Digital Transformation Platforms (PaaS)
This segment lists and grades all the PaaS multi-tenant platform solutions, integrated together and offered to enterprise by System Integrators (and potentially vendors acting in a SI role), with a focus upon those with a high degree of automation that are ready to use “out of the box” (pre-build) and those which need customization by the SI (and partners) but which are designed for ease of customer tailoring/modification (open / modular / customizable). Data center managed service or IaaS or hybrid cloud management is optional, as a client may have another provider for infrastructure management. Cloud computing is the foundation and the philosophy behind these platforms that can be enhanced and refined based on an expansive partner ecosystem.
Solutions may consist of a technological mix, including hybrids, of in-house developments and best-of-breed solutions by leading product and platform-as-a-service providers and are embedded in web platforms and cloud marketplaces which provide networking effects and integrate and distribute the platform provider’s as well as third-party products or services.
Many systems integrators are established players in this segment. Reasons for this include prior histories of being involved with integration of technological advances of cloud management & orchestration and event processing services, coupled with their ecosystems of internal and partner offerings and adaptation capabilities.
Digital Transformation Services (aaS)
This segment evaluates and grades “cloud first” aaS service providers that are focused upon Digital Transformation with “out of the box” solutions or easy to customize solutions (open/modular) specific for enterprise needs. The Provider can manage the solution/service end to end if required. This may be individually focused part areas of the entire DT enterprise service chain (e.g. CRM or Mobile apps/IoT integration, microservice/API integration and provision, ERP, etc) or may be complete solutions based upon the overall design and transformational roadmap for the enterprise, as delivered by strategic planning.
Solutions may consist of a technological mix, including hybrids, of in-house developments and best-of-breed solutions by leading product and platform-as-a-service providers and are embedded in web platforms and cloud marketplaces which provide networking effects and integrate and distribute the platform provider’s as well as third-party products or services.
Many service providers are established players in this segment. Reasons for this include prior histories of being involved with the supply of and integration of services and solutions to enterprises, including within the cloud management & orchestration and event processing service areas, coupled with their ecosystems of internal and partner offerings and adaptation capabilities.
Digital Product Creation & Customization
This segment covers the creation of new Digital products from ground up for enterprise, as new service components for the enterprise business, or adaptation of existing but outmoded service components. These developments and customizations may be offered as a Service but fall short of the full “Continuous Delivery” paradigm. Monetization of these products should be built in and part of the development process. Some examples of Digital Transformational products include application accelerators, mobile end-user browse and buy, hotspot marketing, try before buying/demo subscriptions, digital mirroring / simulation of trying a product with stats and customer acceptance feedback, etc.

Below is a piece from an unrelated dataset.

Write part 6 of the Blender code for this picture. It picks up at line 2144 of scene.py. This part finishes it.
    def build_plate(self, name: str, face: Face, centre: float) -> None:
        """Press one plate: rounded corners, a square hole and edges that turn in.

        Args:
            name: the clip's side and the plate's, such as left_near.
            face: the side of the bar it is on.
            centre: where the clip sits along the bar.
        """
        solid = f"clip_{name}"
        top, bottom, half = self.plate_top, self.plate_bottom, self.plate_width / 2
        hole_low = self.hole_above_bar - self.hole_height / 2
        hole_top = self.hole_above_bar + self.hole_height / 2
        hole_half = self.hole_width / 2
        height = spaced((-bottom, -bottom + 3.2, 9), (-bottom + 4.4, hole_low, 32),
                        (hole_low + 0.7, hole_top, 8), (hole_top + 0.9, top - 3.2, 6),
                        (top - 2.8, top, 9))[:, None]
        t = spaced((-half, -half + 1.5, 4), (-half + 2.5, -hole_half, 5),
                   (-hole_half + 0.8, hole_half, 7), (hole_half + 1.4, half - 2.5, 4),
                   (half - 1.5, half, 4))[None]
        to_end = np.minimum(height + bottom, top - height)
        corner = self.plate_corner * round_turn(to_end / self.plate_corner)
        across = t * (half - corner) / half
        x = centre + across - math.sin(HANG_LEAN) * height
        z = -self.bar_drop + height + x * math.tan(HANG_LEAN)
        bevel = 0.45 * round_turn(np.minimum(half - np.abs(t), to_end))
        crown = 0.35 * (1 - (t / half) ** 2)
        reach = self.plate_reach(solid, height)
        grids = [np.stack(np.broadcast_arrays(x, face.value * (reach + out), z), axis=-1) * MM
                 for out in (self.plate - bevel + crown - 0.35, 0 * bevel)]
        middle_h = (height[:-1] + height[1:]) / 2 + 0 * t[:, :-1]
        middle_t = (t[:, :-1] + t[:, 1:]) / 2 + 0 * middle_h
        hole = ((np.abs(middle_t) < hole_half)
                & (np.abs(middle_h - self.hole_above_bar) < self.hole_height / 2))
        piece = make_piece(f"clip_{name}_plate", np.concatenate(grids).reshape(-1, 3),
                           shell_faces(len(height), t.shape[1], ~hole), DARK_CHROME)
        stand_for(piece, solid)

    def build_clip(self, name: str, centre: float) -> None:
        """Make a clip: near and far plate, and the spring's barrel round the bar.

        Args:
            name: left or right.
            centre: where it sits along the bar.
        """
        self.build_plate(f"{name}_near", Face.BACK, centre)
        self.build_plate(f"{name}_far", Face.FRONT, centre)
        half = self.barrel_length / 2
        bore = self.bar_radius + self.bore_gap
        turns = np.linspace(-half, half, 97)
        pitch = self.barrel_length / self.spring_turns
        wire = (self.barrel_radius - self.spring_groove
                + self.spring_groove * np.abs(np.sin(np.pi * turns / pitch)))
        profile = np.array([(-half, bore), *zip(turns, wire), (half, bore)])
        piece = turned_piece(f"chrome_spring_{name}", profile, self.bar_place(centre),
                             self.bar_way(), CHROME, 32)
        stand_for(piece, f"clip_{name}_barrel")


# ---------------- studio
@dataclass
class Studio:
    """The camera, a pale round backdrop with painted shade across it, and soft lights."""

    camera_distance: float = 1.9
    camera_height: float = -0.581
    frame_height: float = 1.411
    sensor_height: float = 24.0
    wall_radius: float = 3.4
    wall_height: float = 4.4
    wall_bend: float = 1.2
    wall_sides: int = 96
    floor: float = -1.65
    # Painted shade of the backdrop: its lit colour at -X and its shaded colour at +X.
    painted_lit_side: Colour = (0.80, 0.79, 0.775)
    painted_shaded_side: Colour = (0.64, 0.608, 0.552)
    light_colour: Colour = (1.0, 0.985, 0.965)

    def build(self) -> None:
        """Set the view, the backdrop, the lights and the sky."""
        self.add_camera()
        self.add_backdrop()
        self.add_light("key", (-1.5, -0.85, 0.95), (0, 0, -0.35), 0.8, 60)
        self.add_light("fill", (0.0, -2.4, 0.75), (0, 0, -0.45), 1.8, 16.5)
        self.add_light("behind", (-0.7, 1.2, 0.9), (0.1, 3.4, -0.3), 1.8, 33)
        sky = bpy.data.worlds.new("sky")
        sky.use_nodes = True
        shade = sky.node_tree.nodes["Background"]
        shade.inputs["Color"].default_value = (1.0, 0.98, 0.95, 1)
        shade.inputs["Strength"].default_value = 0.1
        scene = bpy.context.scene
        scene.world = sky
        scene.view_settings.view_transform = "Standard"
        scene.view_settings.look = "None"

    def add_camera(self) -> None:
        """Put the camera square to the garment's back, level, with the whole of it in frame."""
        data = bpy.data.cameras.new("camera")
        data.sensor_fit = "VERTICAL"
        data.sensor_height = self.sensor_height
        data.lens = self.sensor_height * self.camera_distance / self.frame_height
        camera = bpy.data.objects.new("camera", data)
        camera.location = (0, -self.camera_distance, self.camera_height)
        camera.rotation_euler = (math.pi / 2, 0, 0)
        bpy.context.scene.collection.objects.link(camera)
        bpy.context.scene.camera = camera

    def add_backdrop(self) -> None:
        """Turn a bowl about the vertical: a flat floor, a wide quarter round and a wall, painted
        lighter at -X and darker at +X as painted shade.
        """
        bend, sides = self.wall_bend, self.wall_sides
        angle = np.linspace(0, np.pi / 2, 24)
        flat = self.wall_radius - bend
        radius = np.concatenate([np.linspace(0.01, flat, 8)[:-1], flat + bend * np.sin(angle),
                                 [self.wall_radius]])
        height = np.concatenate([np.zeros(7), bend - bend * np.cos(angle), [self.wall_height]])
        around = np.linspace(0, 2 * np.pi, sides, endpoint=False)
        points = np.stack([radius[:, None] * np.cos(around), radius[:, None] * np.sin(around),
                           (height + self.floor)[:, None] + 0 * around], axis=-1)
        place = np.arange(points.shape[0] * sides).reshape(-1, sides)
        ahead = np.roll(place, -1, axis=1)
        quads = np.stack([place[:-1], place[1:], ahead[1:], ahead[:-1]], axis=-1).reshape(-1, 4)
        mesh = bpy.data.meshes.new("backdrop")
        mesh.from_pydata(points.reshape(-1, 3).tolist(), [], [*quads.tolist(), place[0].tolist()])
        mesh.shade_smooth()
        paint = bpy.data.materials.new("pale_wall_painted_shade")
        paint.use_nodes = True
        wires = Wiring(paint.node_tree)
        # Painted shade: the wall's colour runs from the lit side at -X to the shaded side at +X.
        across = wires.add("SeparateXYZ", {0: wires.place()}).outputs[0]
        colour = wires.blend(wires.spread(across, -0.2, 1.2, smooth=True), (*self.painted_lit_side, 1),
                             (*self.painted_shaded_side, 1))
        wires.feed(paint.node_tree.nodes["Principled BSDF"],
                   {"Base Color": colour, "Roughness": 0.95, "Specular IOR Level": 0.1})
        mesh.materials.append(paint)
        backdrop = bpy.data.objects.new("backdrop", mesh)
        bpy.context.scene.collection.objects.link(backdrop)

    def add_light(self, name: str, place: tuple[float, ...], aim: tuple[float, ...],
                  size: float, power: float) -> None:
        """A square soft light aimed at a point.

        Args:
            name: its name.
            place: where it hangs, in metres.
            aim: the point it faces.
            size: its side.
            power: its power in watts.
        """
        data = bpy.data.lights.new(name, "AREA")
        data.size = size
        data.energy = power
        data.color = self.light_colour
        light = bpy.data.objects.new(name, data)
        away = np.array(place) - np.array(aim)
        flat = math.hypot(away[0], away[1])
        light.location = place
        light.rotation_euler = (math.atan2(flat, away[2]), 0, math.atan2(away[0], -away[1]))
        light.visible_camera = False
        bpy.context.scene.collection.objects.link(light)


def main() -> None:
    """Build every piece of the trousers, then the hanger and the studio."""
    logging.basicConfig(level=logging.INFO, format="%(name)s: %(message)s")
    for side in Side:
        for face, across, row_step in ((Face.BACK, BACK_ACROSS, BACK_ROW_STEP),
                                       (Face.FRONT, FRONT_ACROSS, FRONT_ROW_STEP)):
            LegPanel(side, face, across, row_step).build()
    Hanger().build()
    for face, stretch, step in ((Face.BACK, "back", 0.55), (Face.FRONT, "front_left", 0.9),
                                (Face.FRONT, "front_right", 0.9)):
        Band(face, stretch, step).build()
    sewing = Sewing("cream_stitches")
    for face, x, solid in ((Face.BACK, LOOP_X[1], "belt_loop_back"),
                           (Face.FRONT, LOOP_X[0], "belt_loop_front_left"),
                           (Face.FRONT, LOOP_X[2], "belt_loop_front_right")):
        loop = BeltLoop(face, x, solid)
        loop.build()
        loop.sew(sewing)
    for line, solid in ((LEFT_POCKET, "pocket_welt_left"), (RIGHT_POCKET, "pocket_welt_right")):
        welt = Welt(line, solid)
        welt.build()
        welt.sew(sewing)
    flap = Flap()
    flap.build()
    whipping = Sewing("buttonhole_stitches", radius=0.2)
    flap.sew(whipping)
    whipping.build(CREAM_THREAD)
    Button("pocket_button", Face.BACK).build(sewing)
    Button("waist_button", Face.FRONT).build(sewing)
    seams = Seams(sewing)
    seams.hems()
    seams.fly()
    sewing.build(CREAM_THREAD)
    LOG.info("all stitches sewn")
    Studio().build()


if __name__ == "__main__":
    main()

Higher speed of innovation regarding the usage of digital transformational products and methods to translate information into revenues is based on lean, flexible and customer-centric business processes, with highly mapped and inclusive agile development supporting this. The current mantra focused on “information excellence” urges enterprises to scrutinize and improve all of their processes related to the creation of products and services. Major challenges for companies include functionality and processes to evaluate and support ideas within the context of current digitalization trends.

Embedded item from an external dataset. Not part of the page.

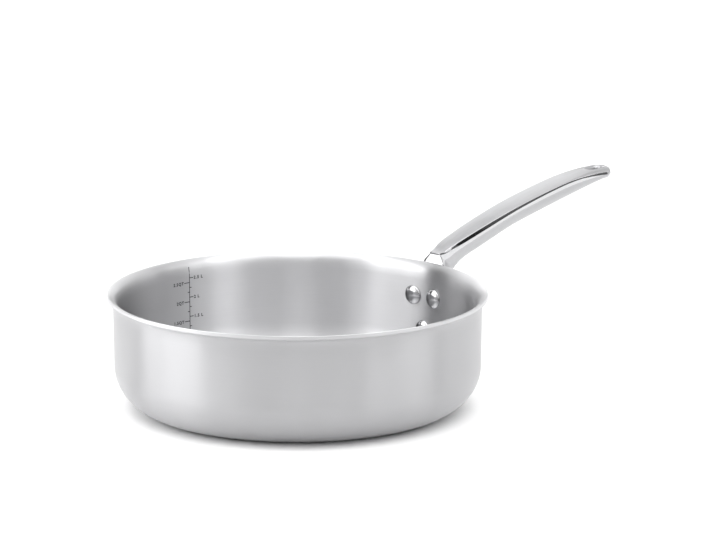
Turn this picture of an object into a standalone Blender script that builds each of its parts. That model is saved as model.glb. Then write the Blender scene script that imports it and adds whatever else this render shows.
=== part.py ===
"""Stainless steel saute pan with a riveted cast handle.

The body is one pressed sheet of three bonded layers: steel inside, aluminium in the
middle and steel outside. All three turn outwards together into the pouring lip. The
cast handle has a curved flange that hugs the wall and is held by three round-headed
rivets. Metres, +Z up. The origin is the centre of the underside, and the handle
points along +X.
"""

import math
from collections import namedtuple

import bmesh
import bpy
from mathutils import Matrix, Vector

MM = 0.001

# Pan body
WALL_RADIUS = 119.0 * MM        # outside of the wall, just under the lip
WALL_DRAFT = 0.45 * MM          # how much narrower the wall is at the base corner
PAN_HEIGHT = 76.0 * MM          # table to the top of the lip
CORNER_RADIUS = 27.0 * MM       # outside radius between base and wall
LIP_RADIUS = 4.3 * MM           # outside radius of the turned-out lip
LIP_TURN = math.radians(85.0)   # how far the lip turns from upright
LIP_EDGE_ROUND = 0.35 * MM      # rounding of the lip's two cut corners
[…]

Digital Continuous Delivery, -Increasing Enterprise Agility
Digital Continuous Delivery gives organizations the ability to develop and deliver high-quality software faster and more efficiently than ever before and allows the use of PODS, Innovation Labs and direct feedback from end users and customers, often captured automatically via usage pattern analytics, to increase the relevance of software being released into the market as well as to shape new specific products and micro services. Continuous development and innovation providers may be in-house to an enterprise, jointly in-house and partner with external companies or may be offered as a service to the enterprise, with only a management and authorisation function remaining in -house.

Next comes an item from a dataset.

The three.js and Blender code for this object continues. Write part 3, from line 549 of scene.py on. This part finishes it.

Providers of this set of services must be able to offer all of the benefits and practices of companies from within the Digital Product Creation & Customization space, (as described in the preceding segment), but also offer a workplace or shared workspace experience for collaboration. Under this environment, crowdsourcing employees or user groups develop new products and services designed for new digital experiences. The providers have tools to support product ideation and prototypes testing such as: collaboration tools, virtual reality labs, IoT platforms for prototyping, telepresence tor remote team collaboration, design thinking, A/B tests, and methodology experts to facilitate product creation. Prototypes can be created and tested very fast utilizing the agile methods previously described in the preceding segment. Providers that compete in this market can engage 'by project,' or as a continuous 'permanent innovation lab,' or can share revenues from product monetization.
Blockchain
This is a vast and highly disruptive area (potentially). Although commonly associated with Bitcoin/cryptocurrencies, blockchain technology has many other applications. Bitcoin is merely the first and most well-known uses. In fact, Bitcoin is only one of about seven hundred applications that use the blockchain operating system today. One example of the evolution and broad application of blockchain, beyond digital currency, is the development of the Ethereum public blockchain, which is providing a way to execute peer to peer contracts. Simplistically, a blockchain is a type of distributed ledger or decentralized database that keeps continuously updated digital records of who owns what, with a network of replicated databases, synchronized via the internet and visible to anyone within the network. Blockchain networks can be private with restricted membership like an intranet, or public. When a digital transaction is carried out, it is grouped together in a cryptographically protected block with other transactions that have occurred in the last 10 minutes and sent out to the entire network.
Blockchain’s decentralized, open & cryptographic nature allow people to trust each other and transact peer to peer, making the need for intermediaries obsolete. This also brings unprecedented security benefits. Hacking attacks that commonly impact large centralized intermediaries like banks would be virtually impossible to pull off on the blockchain, (every block ever made on a subject, across entire internet or network would have to be overwritten, plus backups).
In this segment we examine Blockchain as a Service providers.